APCO seeks separate E-911 orders
The Association of Public-Safety Communications Officials (APCO) this week reinforced its desire that the FCC rule quickly on the first half of its E-911 proceeding, which tentatively concludes that wireless carriers should meet the FCC’s E-911 location accuracy standard within each PSAP territory.
APCO raised the issue when its Project LOCATE study revealed that many PSAPs do not receive reliable location information from wireless phones that are used to dial 911. None of these carriers are considered to be non-compliant under the FCC standard, which lets carriers average large regions—such as entire states—when computing accuracy data for compliance purposes.

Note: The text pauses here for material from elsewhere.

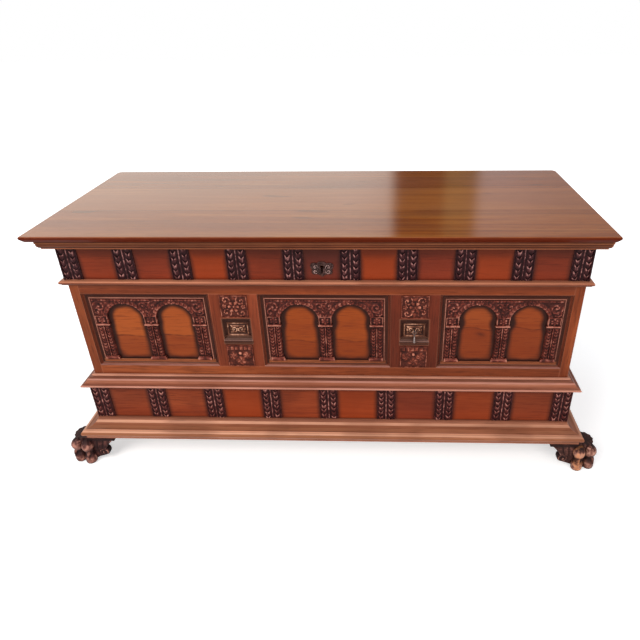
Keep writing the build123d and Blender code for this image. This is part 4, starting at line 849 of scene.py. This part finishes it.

The second half of the E-911 proceeding examines forward-looking policy matters, including whether VoIP and wireless providers should have similar location-accuracy standards for emergency calls.
“APCO’s position is that we hope that the commission can push and get that PSAP-accuracy issue behind everybody—it provides a preface for a lot of those other issues,” APCO legal and government-affairs director Robert Gurss said during a regulatory panel at APCO conference on Wednesday. “Unless that issue is resolved, it’s really hard to dig deep on the other issues. Also, it helps the parties—once they agree on the part—to work more cooperatively on the other issues.”
Bruce Gottlieb, a member of FCC Commissioner Michael Copps’ staff, said Copps is willing to rule on the PSAP-level first, as APCO has requested.